HariSekhon commented 7 years ago

When bulk loading to OpenTSDB on HBase I consistently get a RegionTooBusyException. I've checked #757 but we've already solved that bug as I upgraded our clusters to HDP 2.5 which contains the patch for HBase and we've tested the .tmp data volume doesn't increase.

I think the correct response to this would be for the opentsdb import bulk loader to catch and retry with exponential backoff, similar to the solution accepted for #867.

It currently looks like it retries 4 times immediately (timestamps show 1 millisecond apart), which doesn't give enough time for HBase to clear it's backlog.

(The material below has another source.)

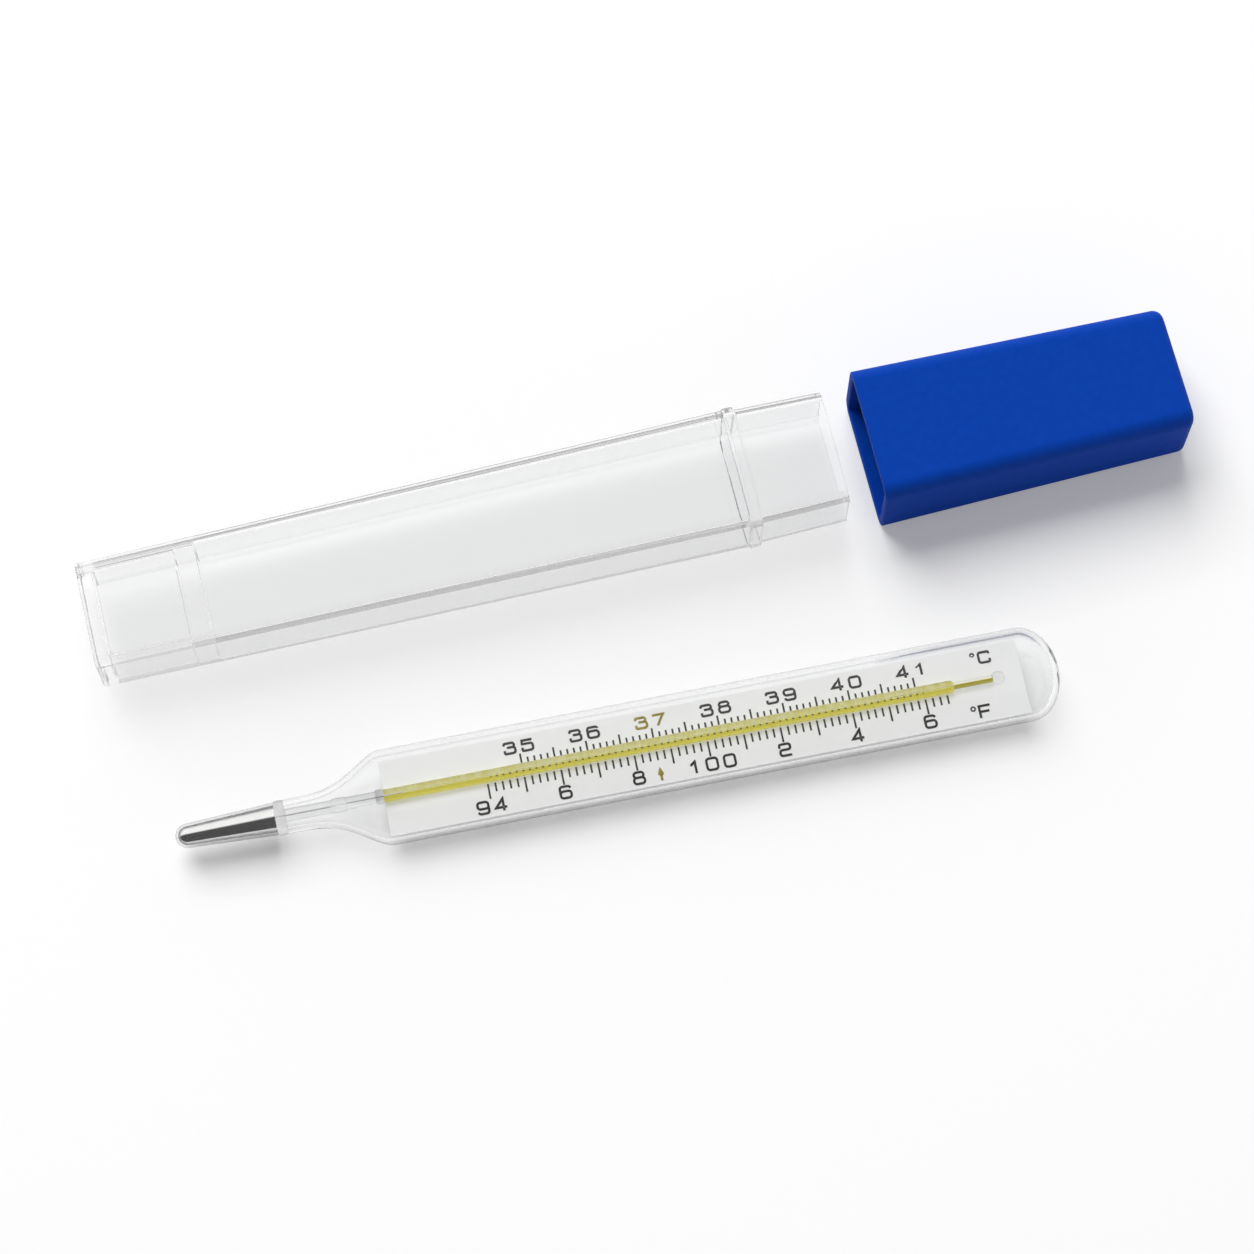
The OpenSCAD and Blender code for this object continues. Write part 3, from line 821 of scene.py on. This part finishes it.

ERROR [AsyncHBase I/O Worker #2] CompactionQueue: Failed to delete a row to re-compact
org.hbase.async.RemoteException: org.apache.hadoop.hbase.RegionTooBusyException: Above memstore limit, regionName=tsdbDebugHari,,<region>, server=<fqdn>,160
20,1475755417456, memstoreSize=2019989080, blockingMemStoreSize=536870912
        at org.apache.hadoop.hbase.regionserver.HRegion.checkResources(HRegion.java:3750)
        at org.apache.hadoop.hbase.regionserver.HRegion.batchMutate(HRegion.java:2924)
        at org.apache.hadoop.hbase.regionserver.HRegion.batchMutate(HRegion.java:2875)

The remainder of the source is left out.